Earlier this month Falkirk star Will Vaulks claimed his first contract with the club as a 19-year-old was worth just £4.33 a month, while former St Mirren youth team player Kieran Doran alleged his contract with the Paisley club netted him just £1 a week.

It is understood HMRC has launched a probe into Doran’s case following a complaint from his solicitor, and the rest of the country’s 36 clubs which employ apprentice players were last night urged to “come clean” on whether they pay them the minimum wage or not.

The SPFL declined to comment when approached by The Sunday Post.

Kieran Dorans All I want to do is play my game

Kieran Dorans is a reluctant rebel.

The 18-year-old has just finished his first year studying medicine at Edinburgh University but there was one thing missing from his academic adventure football.

The sports-mad Glasgow teenager was unable to play for the university team after being frozen out by his former club St Mirren.

Doran went public on his dispute with the Paisley club when they refused to release him from a three-and-a-half-year deal he signed in December 2012.

St Mirren has previously said the contract was designed to “safeguard the club” which trained Doran who played twice for Scotland Under-16s since the age of 10.

But Doran wanted to quit professional football for his studies and went public with claims that he was not paid the minimum wage he claims he was entitled to, picking up just £1 a week in the first seven months of his deal with St Mirren.

He said: “There has been a complaint made to HMRC and we will need to see what happens with that investigation but for me now all I want is out of my contract.

“They didn’t pay me the minimum wage but that is not my main focus, all I wanted to do was just start playing football again.

“It is frustrating, I just want to get a team where I can play on a part-time basis around my studies but I’m stuck in this contract until next year.”

Doran, one of the few footballers to speak out about the issue, added: “Overall I had a good time at the club.

“The coaches were good to me but all the power is with the clubs and that is a wider problem in youth football.

“The clubs have all the control.”

An HMRC spokesman said: “We do not comment on identifiable employers, but any company not paying the minimum wage should be aware that they are breaking the law.”

St Mirren failed to respond to a request for a comment from The Sunday Post.

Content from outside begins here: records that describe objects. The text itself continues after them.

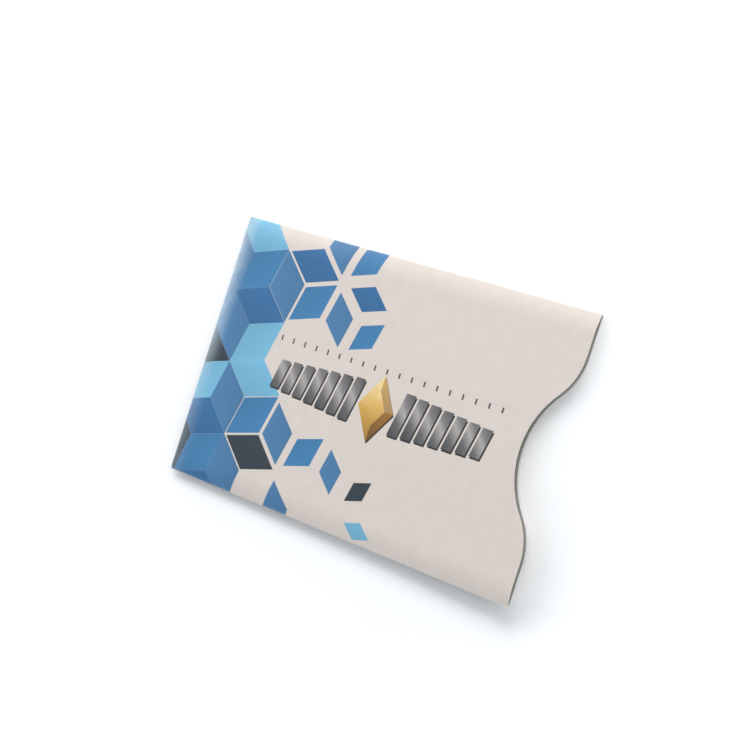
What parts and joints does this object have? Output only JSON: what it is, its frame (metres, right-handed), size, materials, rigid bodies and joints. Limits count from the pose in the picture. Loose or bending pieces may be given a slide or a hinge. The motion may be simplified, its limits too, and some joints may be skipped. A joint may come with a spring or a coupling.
{
  "type": "rfid card sleeve",
  "caption": "Flat pocket of foil-lined printed board for a bank card, closed on three sides by folds and glued flaps, with a thumb notch cut in its open short end.",
  "frame": {"origin": "middle of the back face, which the sleeve lies on, centred on its length and width", "axes": "+X runs along the length to the mouth with the thumb notch, +Y points to the folded spine side, +Z rises out of the printed front"},
  "size_m": [0.091, 0.061, 0.002],
  "materials": {
    "printed_board": null,
    "printed_edge": "satin coated board, printed blue at the closed end",
    "flap_board": "satin coated board, unprinted",
    "foil": "matt side of laminated foil",
    "glue": "dried dispersion glue, pressed flat"
  },
  "bodies": {
    "root": {"front_panel": "printed_board", "spine_margin": "printed_board", "seam_margin": "printed_board", "end_margin": "printed_edge", "spine_fold": "printed_board", "seam_fold": "printed_board", "end_fold": "printed_edge", "back_panel": "printed_board", "seam_flap": "flap_board", "end_flap": "flap_board", "front_foil": "foil", "spine_margin_foil": "foil", "seam_margin_foil": "foil", "end_margin_foil": "foil", "spine_fold_foil": "foil", "seam_fold_foil": "foil", "end_fold_foil": "foil", "back_foil": "foil", "seam_flap_foil": "foil", "end_flap_foil": "foil", "seam_glue": "glue", "end_glue": "glue"}
  },
  "joints": []
}
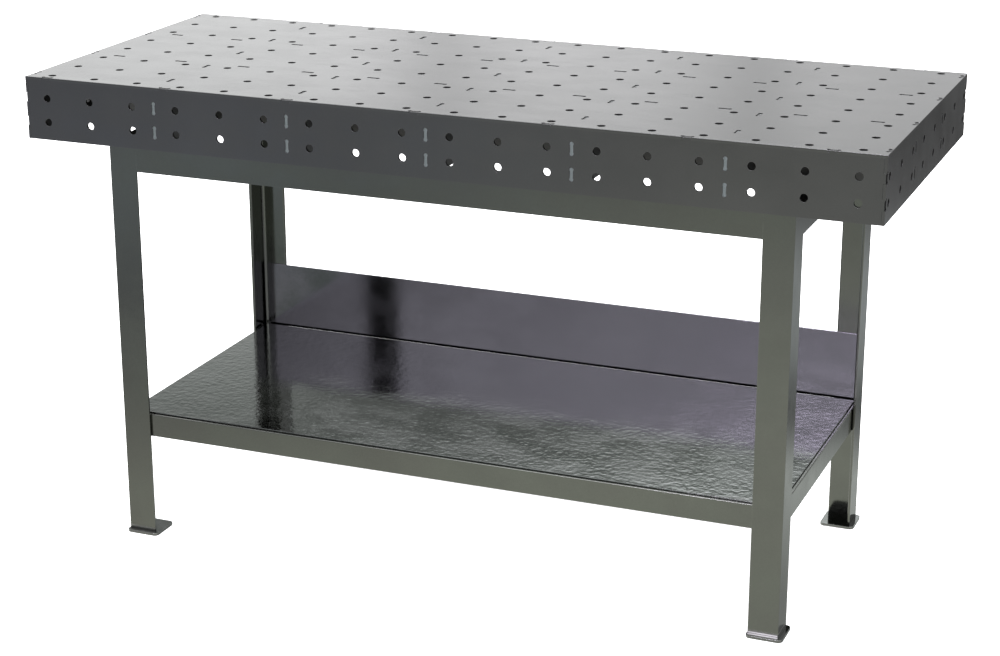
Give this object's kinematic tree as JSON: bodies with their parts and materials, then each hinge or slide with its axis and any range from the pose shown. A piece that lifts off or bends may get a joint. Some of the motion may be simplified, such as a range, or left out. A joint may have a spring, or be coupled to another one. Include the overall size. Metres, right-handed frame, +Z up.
{
  "type": "welding table",
  "caption": "Free-standing welding table with a perforated tab-and-slot steel top, angle-iron legs and rails, a low shelf and a back panel.",
  "frame": {"origin": "on the floor, under the middle of the top's outline", "axes": "+X along the table's length, -Y the front (the open side, opposite the back panel), +Z up"},
  "size_m": [1.8, 0.75, 1.008],
  "materials": {
    "top_steel": "satin ground top surface",
    "side_steel": "dark mill finish, satin",
    "frame_steel": "dark mill finish, semi-gloss",
    "shelf_steel": "glossy, finely dimpled",
    "panel_steel": "smooth, semi-gloss",
    "foot_steel": "smooth, glossy"
  },
  "bodies": {
    "root": {"top_plate": "top_steel", "front_skirt": "side_steel", "rear_skirt": "side_steel", "left_skirt": "side_steel", "right_skirt": "side_steel", "cross_rib_1": "side_steel", "cross_rib_2": "side_steel", "cross_rib_3": "side_steel", "cross_rib_4": "side_steel", "cross_rib_5": "side_steel", "long_rib_front": "side_steel", "long_rib_rear": "side_steel", "leg_front_left": "frame_steel", "foot_plate_front_left": "foot_steel", "leg_front_right": "frame_steel", "foot_plate_front_right": "foot_steel", "leg_rear_right": "frame_steel", "foot_plate_rear_right": "foot_steel", "leg_rear_left": "frame_steel", "foot_plate_rear_left": "foot_steel", "top_rail_front": "frame_steel", "shelf_rail_front": "frame_steel", "top_rail_right": "frame_steel", "shelf_rail_right": "frame_steel", "top_rail_rear": "frame_steel", "shelf_rail_rear": "frame_steel", "top_rail_left": "frame_steel", "shelf_rail_left": "frame_steel", "shelf_sheet": "shelf_steel", "back_panel": "panel_steel"}
  },
  "joints": []
}
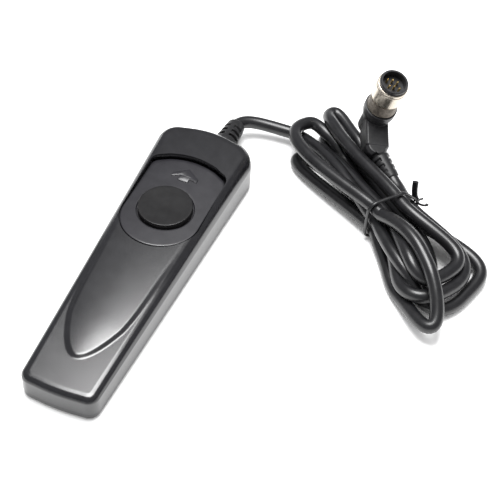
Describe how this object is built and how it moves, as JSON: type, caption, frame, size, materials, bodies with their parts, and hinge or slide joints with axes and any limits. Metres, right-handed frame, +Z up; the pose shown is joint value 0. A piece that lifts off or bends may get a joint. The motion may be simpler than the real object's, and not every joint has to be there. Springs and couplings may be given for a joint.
{
  "type": "cable shutter release",
  "caption": "Wired remote shutter release: handset with a press button in a sliding lock plate, a tied cable, and a right-angle multi-pin plug with a knurled coupling ring.",
  "frame": {"origin": "centre of the handset's footprint, on the table", "axes": "+Y along the handset towards its cable end, +Z up from the table, +X to the right seen from above"},
  "size_m": [0.1127, 0.1405, 0.0371],
  "materials": {
    "cover_plastic": "satin, fine grain",
    "slider_plastic": "satin",
    "button_plastic": "matte",
    "steel_screw": "zinc plated",
    "spring_steel": "drawn wire",
    "leaf_bronze": "rolled strip",
    "fibre_board": "pressed fibre",
    "wire_colours": "extruded insulation",
    "boot_rubber": "satin",
    "cable_jacket": "semi-gloss extruded",
    "tie_plastic": "semi-gloss",
    "plug_rubber": "satin moulded",
    "ring_nickel": "satin nickel plate",
    "shell_nickel": "nickel plate",
    "insulator_black": "moulded",
    "pin_gold": "gold plate"
  },
  "bodies": {
    "case": {"top_cover": "cover_plastic", "bottom_cover": "cover_plastic", "case_screws": "steel_screw", "spring_bridge": "spring_steel", "bridge_screws": "steel_screw", "shutter_leaf": "leaf_bronze", "leaf_terminals": "leaf_bronze", "leaf_spacers": "fibre_board", "stack_screws": "steel_screw", "inner_wires": "wire_colours", "cable_clamp": "slider_plastic", "clamp_screws": "steel_screw", "cable_boot": "boot_rubber", "cable_jacket": "cable_jacket", "twist_tie": "tie_plastic", "plug_body": "plug_rubber", "plug_shell": "shell_nickel", "contact_insulator": "insulator_black", "contact_pins": "pin_gold", "retaining_ring": "spring_steel", "plug_wires": "wire_colours"},
    "slider": {"lock_slider": "slider_plastic", "return_spring": "spring_steel"},
    "button": {"shutter_button": "button_plastic"},
    "common_blade": {"common_leaf": "leaf_bronze"},
    "focus_blade": {"focus_leaf": "leaf_bronze"},
    "ring": {"coupling_ring": "ring_nickel"}
  },
  "joints": [
    {"name": "lock_slide", "type": "slide", "parent": "case", "child": "slider", "axis": [0, 1, 0], "range_m": [0, 0.002]},
    {"name": "button_press", "type": "slide", "parent": "slider", "child": "button", "axis": [0, 0, -1], "range_m": [0, 0.0013], "stiffness_N_per_m": 600, "springref_m": -0.0015, "deforming": ["return_spring"]},
    {"name": "common_leaf_flex", "type": "hinge", "parent": "case", "child": "common_blade", "pos_m": [0, -0.0048, 0.00535], "axis": [-1, 0, 0], "range_deg": [0, 3.6]},
    {"name": "focus_leaf_flex", "type": "hinge", "parent": "case", "child": "focus_blade", "pos_m": [0, -0.0048, 0.00415], "axis": [-1, 0, 0], "range_deg": [0, 1.6]},
    {"name": "coupling_ring_turn", "type": "hinge", "parent": "case", "child": "ring", "pos_m": [0.04774, 0.07818, 0.02281], "axis": [0.2424, -0.1815, 0.9531], "continuous": true}
  ],
  "couplings": [
    {"joint": "common_leaf_flex", "follows": "button_press", "rad_per_m": 47.5},
    {"joint": "focus_leaf_flex", "follows": "button_press", "rad_per_m": 20.6}
  ]
}
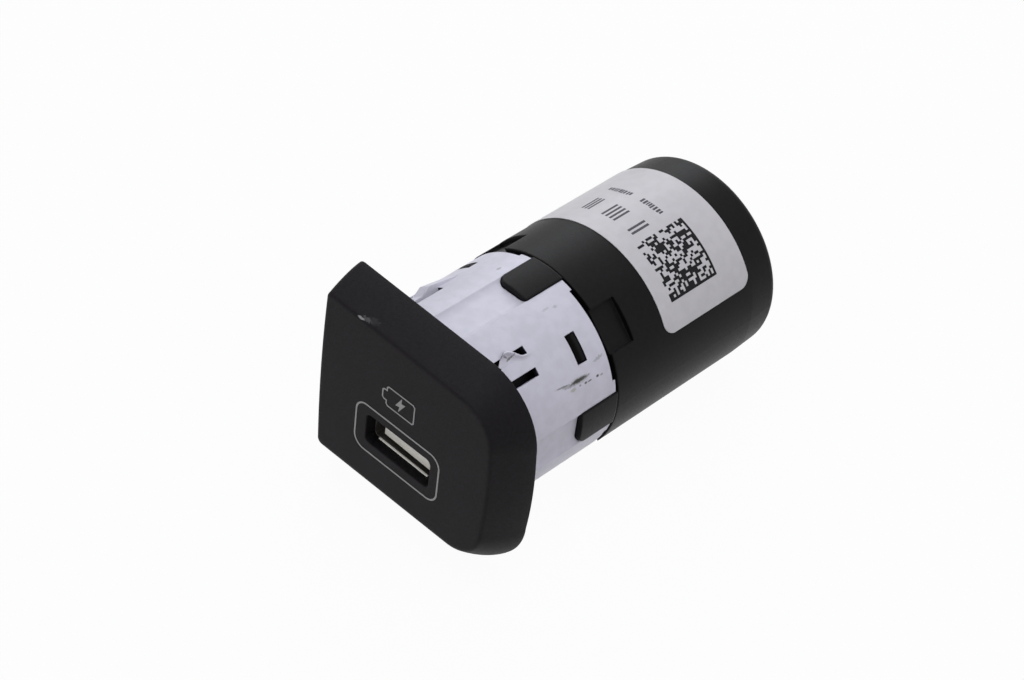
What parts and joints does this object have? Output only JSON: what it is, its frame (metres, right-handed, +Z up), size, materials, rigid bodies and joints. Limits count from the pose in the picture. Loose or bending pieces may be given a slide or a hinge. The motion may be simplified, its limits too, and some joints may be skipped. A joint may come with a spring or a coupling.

Scotland’s children commissioner Tam Baillie has said the power and control that some football clubs have over youth players is of “great concern”.

Tam Baillie (pictured above) has produced a report which warns that clubs too often see youth players as potential cash cows and do not put their rights first.

The report criticises the current setup which allows clubs to block children from playing schools football or moving freely between clubs in the same way adult, professional players can when their contracts expire.

Mr Baillie said the clubs need a “significant” change in attitude.

He said: “It is not apparent whether children and young people or their parents are aware of the implications of their decisions at the time they are making them.

“It is possible that for children and young people and their parents, caught up in the excitement of signing for a professional football club, such considerations are not given due consideration.”

There are around 2,500 youngsters between the ages of 10 and 19 attached to 34 clubs in Scotland.

Under the rules, those between the ages of 10 and 14 see their registrations lapse at the end of each season.

However, if they sign for another club then that club is required to pay “training costs” to the player’s old club.

When a player turns 15, it is the clubs which decide if the registration is continued for another year, and if the player tries to leave the club has the option of retaining their registration for a further two years, potentially barring them from playing elsewhere.

Anyone over the age of 16, signed as an apprentice must be, by law, paid the current apprenticeship minimum wage of £2.73.